You will not be impacted if your facility is not linked to LIBOR or if your facility is linked to LIBOR but will mature before 31 December 2021.
If you have a facility with the bank which is linked to LIBOR and will mature after 2021 then this transition will be relevant to you. Once the alternative rate is chosen, we shall advise on same and the specific changes to be brought to the agreement you have with the bank in relation to matters regarding the new benchmark rate, credit adjustment spread, and repayment terms among others.
Regulator authorities as well as commercial banks and other market players have set up working groups and are currently working on the best alternative rates to replace LIBOR in each currency settings. Those rates are already established globally and will be communicated as soon as possible.
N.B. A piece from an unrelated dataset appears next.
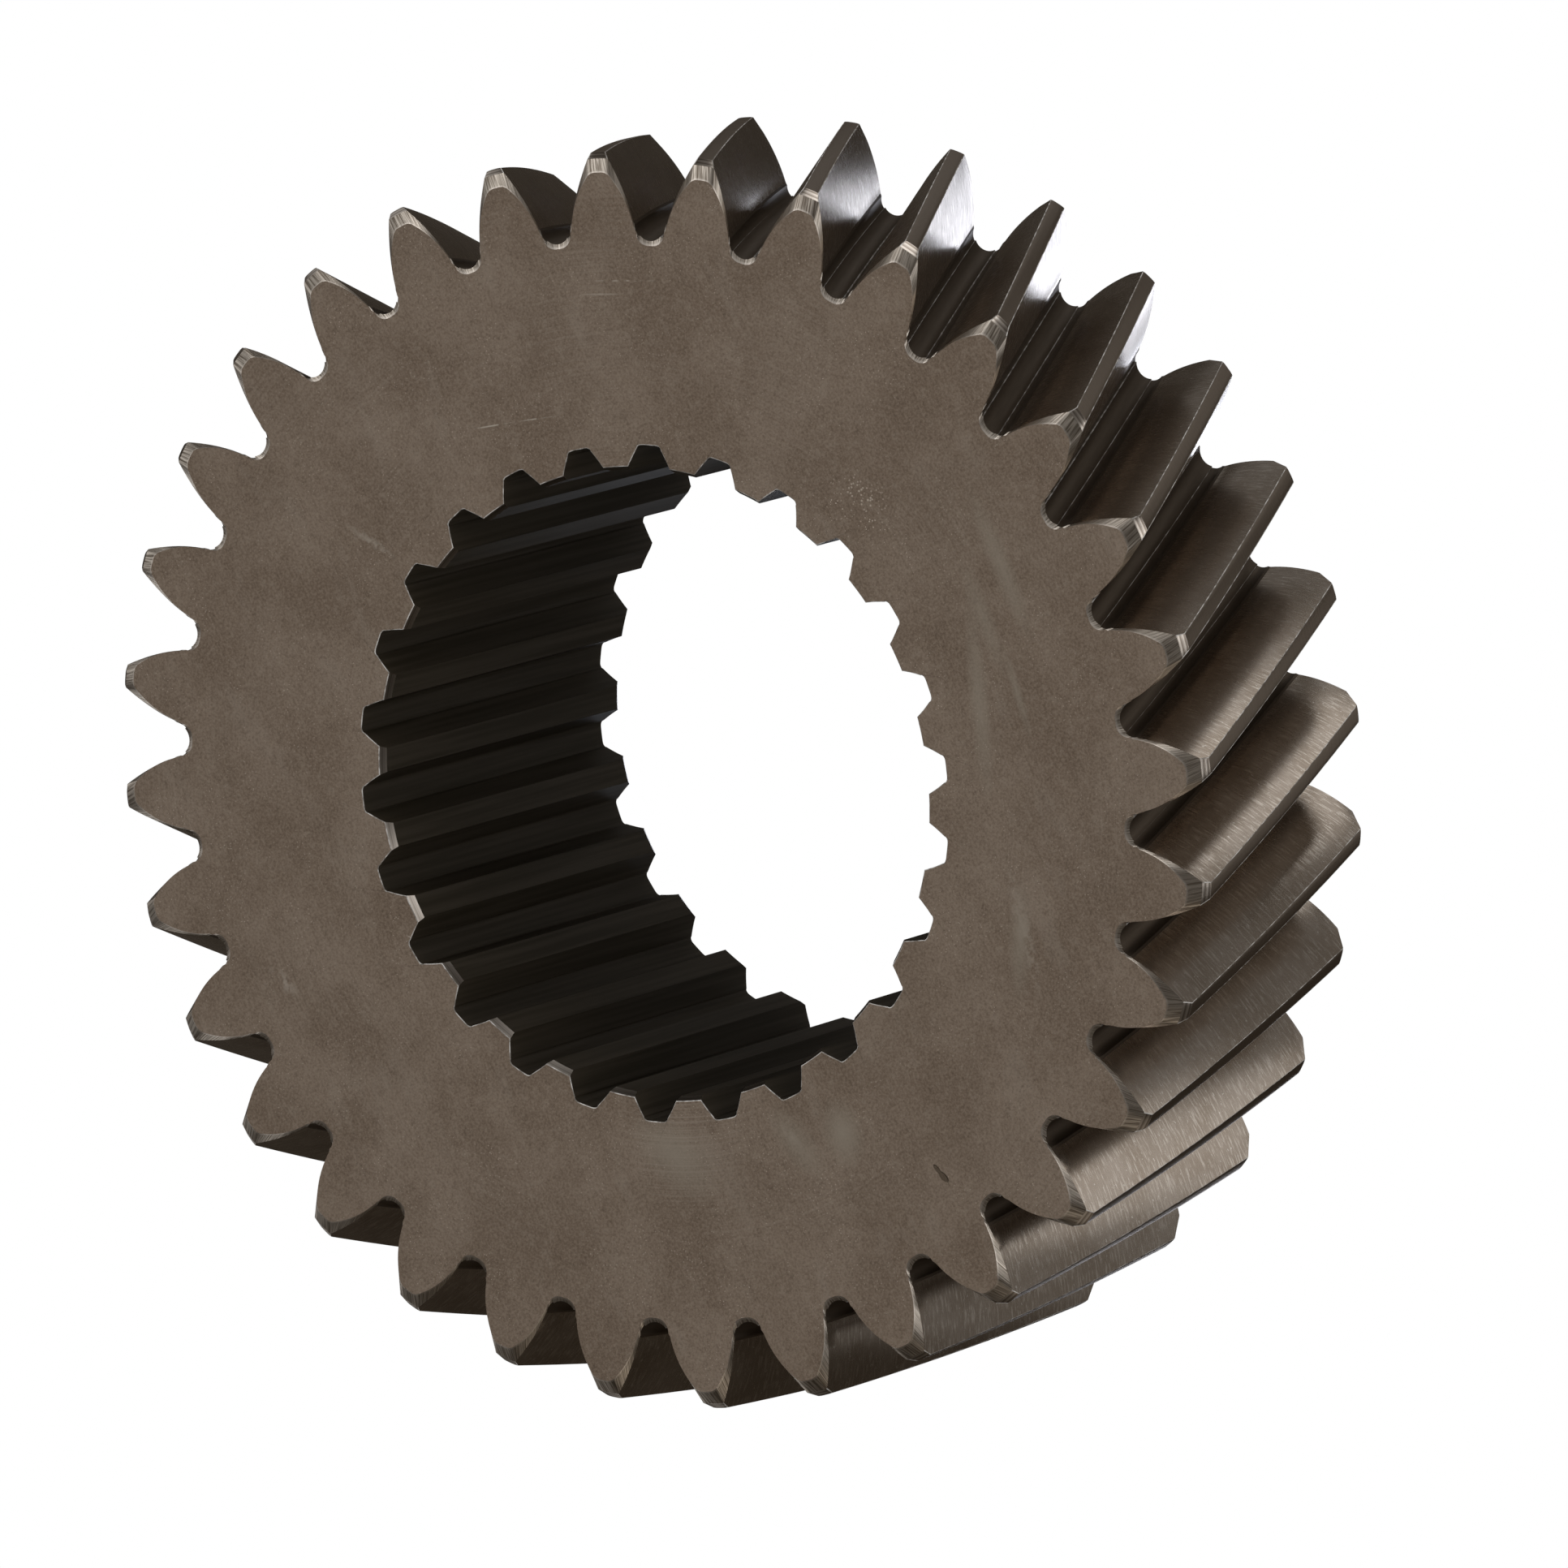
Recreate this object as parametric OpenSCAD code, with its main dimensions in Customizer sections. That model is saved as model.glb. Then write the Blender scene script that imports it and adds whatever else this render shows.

It is very likely that SOFR Secured Overnight Financing Rate will be used to replace USD LIBOR.
Industry consensus
ABC Banking as part of the industry working group will first receive recommendations at the industry level to adopt a certain rate ABC Banking will then ascertain if this rate is effectively the best available substitute.
Other guiding principles are as below.


ABC Banking will choose a rate that does not systematically lead to gains or losses to the bank or customers as a result of the transition, i.e., we shall aim for minimal impact on economic value to stakeholders.


ABC Banking will opt for uniformity, that is, all impacted parties will be offered the same option.


Full transparency
ABC Banking will also be fully transparent with regards to how the rates are calculated, what margins are used etc. Information will be fully disclosed to the Board and the commercial parties concerned.